I really enjoyed the type system of Rust and the impression it gave me that the compiler would do a lot of work to make sure that my code was correct. I don’t think I have ever been that confident writing code: it’s still astonishing to me when I make some substantial modifications to my code, and the compiler point me to some problems, but when it does compile, it works correctly on the first try. I was not used to that. Obviously, now I know that there are other more high-level languages that can have similar guarantees (e.g. OCaml), but while there was some friction induced by the low-levelness of Rust (namely the borrow checker), once I had learned it it was on a whole rather minimal.

I also found the Rust community quite nice, and I think that it’s also because of its atmosphere that I ended up digging into things that I didn’t know that well to begin with.

This isn’t to say that everything is perfect in the Rust world: most notably, I think the ecosystem is still immature on certain aspects. E.g., if I ended up writing another internationalization libary, it’s because there isn’t a current standard on how to do it; actually, looking at the reverse dependencies of internationalization libraries on crates.io, I think Crowbook might very well be the first Rust program that is localized in another language than english. There are libraries that work just fine but are terribly undocumented (though there are also wonderful documentations, such as clap and regex). And, of course, there are libraries that I would love to exist in Rust but still are not here (yet?) (e.g. I’d love a grammar checking library in Rust instead of Java or Python, or a Rust equivalent to PyPdf). Still, on a whole, it’s pretty nice, and Cargo and Rustup are wonderful tools.

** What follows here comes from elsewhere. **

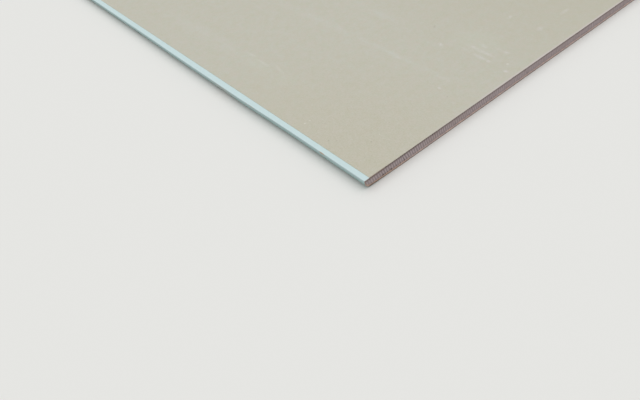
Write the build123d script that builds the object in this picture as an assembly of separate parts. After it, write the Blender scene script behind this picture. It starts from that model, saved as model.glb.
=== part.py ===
from build123d import *
import os

# Moisture-resistant drywall sheet, in millimetres. It lies face down with its back up.
# X runs across the sheet from one paper-bound long edge to the other, Y runs along those
# edges from one sawn end to the other, and Z is up. The origin is at the centre of the
# rectangle that the sheet covers, on the surface that it lies on.

# The sheet
sheet_length = 1500.0
sheet_width = 1000.0
sheet_thickness = 12.5

# The two papers
face_paper_thickness = 0.45
back_paper_thickness = 0.35
lap_width = 28.0
bare_lap_width = 7.0

# The half-round tapered long edge
taper_width = 52.0
taper_depth = 1.5
edge_round = 8.5
arris_round = 0.8

# Places that follow from the sizes above
half_width = sheet_width / 2
lap_top = sheet_thickness - back_paper_thickness
lap_end = half_width - lap_width
back_paper_edge = half_width - bare_lap_width


def wrapped_outline():
    """Cross-section of all that the face paper wraps, the paper included.

    The face lies flat on the ground line between the two tapers. Each taper rises
    towards its long edge, turns up round the edge and ends at the arris of the back.
    """
    corners = [
        (-half_width, taper_depth),
        (-half_width + taper_width, 0),
        (half_width - taper_width, 0),
        (half_width, taper_depth),
        (half_width, lap_top),
        (-half_width, lap_top),
    ]
    section = make_face(Polyline(*corners, close=True))
    taper_corners = section.vertices().group_by(Axis.Y)[1]
    section = fillet(taper_corners, edge_round)
    arrises = section.vertices().group_by(Axis.Y)[-1]
    return fillet(arrises, arris_round)


def core_outline():
    """Cross-section of the core: a shallow rebate along each long edge takes the lap."""
    inside_face_paper = offset(wrapped_outline(), -face_paper_thickness)
    between_laps = Rectangle(2 * lap_end, sheet_thickness / 2, align=(Align.CENTER, Align.MAX))
    return inside_face_paper + Pos(0, lap_top) * between_laps


def face_paper_outline():
    """Cross-section of the face paper, from the end of one lap to the end of the other."""
    return wrapped_outline() - core_outline()


def back_paper_outline():
    """Cross-section of the back paper, which lies on the core and on both laps."""
    strip = Rectangle(2 * back_paper_edge, back_paper_thickness, align=(Align.CENTER, Align.MIN))
    return Pos(0, lap_top) * strip


def run_along_sheet(outline):
    """One straight solid with the given cross-section, from sawn end to sawn end."""
    return extrude(Plane.XZ * outline, sheet_length / 2, both=True)


os.makedirs("parts", exist_ok=True)
sheet_parts = {
    "gypsum_core": run_along_sheet(core_outline()),
    "face_paper": run_along_sheet(face_paper_outline()),
    "back_paper": run_along_sheet(back_paper_outline()),
}
for node, solid in sheet_parts.items():
    export_step(solid, f"parts/{node}.step")
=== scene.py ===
import math
import random

import bmesh
import bpy
from mathutils import Matrix, Vector, noise


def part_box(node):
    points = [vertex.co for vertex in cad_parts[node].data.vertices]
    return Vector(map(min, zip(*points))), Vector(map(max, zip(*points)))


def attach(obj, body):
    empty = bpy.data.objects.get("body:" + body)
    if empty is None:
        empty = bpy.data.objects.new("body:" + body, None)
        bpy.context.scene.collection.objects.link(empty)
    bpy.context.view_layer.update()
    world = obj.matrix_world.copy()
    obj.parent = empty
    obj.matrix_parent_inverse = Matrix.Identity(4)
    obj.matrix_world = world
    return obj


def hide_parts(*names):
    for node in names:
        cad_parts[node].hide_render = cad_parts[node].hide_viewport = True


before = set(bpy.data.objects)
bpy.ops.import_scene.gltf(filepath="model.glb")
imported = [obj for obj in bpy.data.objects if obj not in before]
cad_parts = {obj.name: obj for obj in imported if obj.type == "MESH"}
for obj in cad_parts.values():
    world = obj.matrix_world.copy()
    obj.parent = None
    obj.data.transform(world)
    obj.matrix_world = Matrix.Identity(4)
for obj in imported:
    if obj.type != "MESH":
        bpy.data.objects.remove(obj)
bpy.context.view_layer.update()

# Sizes in metres. What the frame knows is read from it.
MM = 0.001
face_low, face_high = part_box("face_paper")
core_low, core_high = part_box("gypsum_core")
back_low, back_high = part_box("back_paper")
half_width = face_high.x
half_length = face_high.y
lap_top = face_high.z
sheet_top = back_high.z
face_paper_thickness = core_low.z - face_low.z
back_paper_thickness = sheet_top - lap_top

# The half-round tapered edge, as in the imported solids
lap_width = 28 * MM
taper_width = 52 * MM
taper_depth = 1.5 * MM
edge_round = 8.5 * MM
arris_round = 0.8 * MM

# Where the rounding meets the upright edge and the taper
taper_slope = math.atan2(taper_depth, taper_width)
round_reach = edge_round * math.tan((math.pi / 2 - taper_slope) / 2)
round_centre_x = half_width - edge_round
round_centre_z = taper_depth + round_reach

# The saw's marks on the ends: how far apart they lie, and how many degrees they lean. They are
# deepest at the first distance from the corner, and again after each further stretch.
saw_pitch = 3.17 * MM
saw_lean = 17
first_deep_marks = 70 * MM
deep_marks_apart = 420 * MM

# How deep the saw's marks, the open pores and the crumbled rims of the core reach, and how
# far the core stays behind the papers everywhere
groove_depth = 0.25 * MM
pore_depth = 0.7 * MM
crumbled_depth = 0.3 * MM
crumbled_width = 0.7 * MM
set_back = 0.04 * MM

# The papers' ragged lips at the cut: how long their tears and their fibres are, and in how many
# steps a lip is drawn out
kraft_tear = 6 * MM
pulp_tear = 5 * MM
torn_fibre = 1.4 * MM
lip_steps = 2

# The bow of the left bound edge: how far it stands out, how wide it is and how much of that is
# full, and where it rises, falls in part and ends, from the near end
bow_height = 1.5 * MM
bow_width = 6.5 * MM
bow_full_width = 1.5 * MM
bow_rise = (110 * MM, 240 * MM)
bow_fall = (380 * MM, 470 * MM)
bow_end = (600 * MM, 900 * MM)
bow_fall_share = 0.4

# Fibres and grains. Real ones are finer than a pixel, so they are drawn as coarse as they need
# to be to show.
back_fibre = 1.2 * MM
back_grain = 1.6 * MM
face_fibre = 0.8 * MM
kraft_fibre = 0.6 * MM
pulp_fibre = 0.5 * MM
gypsum_grain = 0.7 * MM

# The corner nearest to the camera, from which places on the sheet are measured
near_corner = Vector((-half_width, -half_length, sheet_top))

# Mesh spacing: columns across the papers and the core, and rows over the core's thickness.
# Along the sheet there are rows at these distances from both ends, and further ones at these
# distances from the near end, where the left edge bows, both in millimetres. Edges that turn by
# fewer degrees than the last value look smooth.
paper_column = 0.75 * MM
core_column = 0.5 * MM
core_rows = 15
rows_from_both_ends = [3, 40, 250]
rows_along_bow = [
    110, 130, 150, 165, 180, 195, 210, 225, 240,
    380, 400, 420, 440, 470, 600, 700, 800, 900,
]
smooth_below = 35

# The studio: the colour that its floor and background show, how strong the light from all round
# and from overhead is, and the floor's size and the gap between it and the sheet
background = "#E6E6E3"
light_all_round = 0.55
light_overhead = 1.4
floor_size = 40
floor_gap = 0.05 * MM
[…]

To sum it up, I’m quite pleased that I was able to develop a program that at least fits my needs (if it fits other people’s ones too that would obviously be great). It’s probably not great code but thanks to Rust I’m quite confident that all hell won’t break loose if I try to add a new feature or fix a bug. If I had to choose a word to describe Rust (which is a current thread), I’d definitely would feel “empowering”.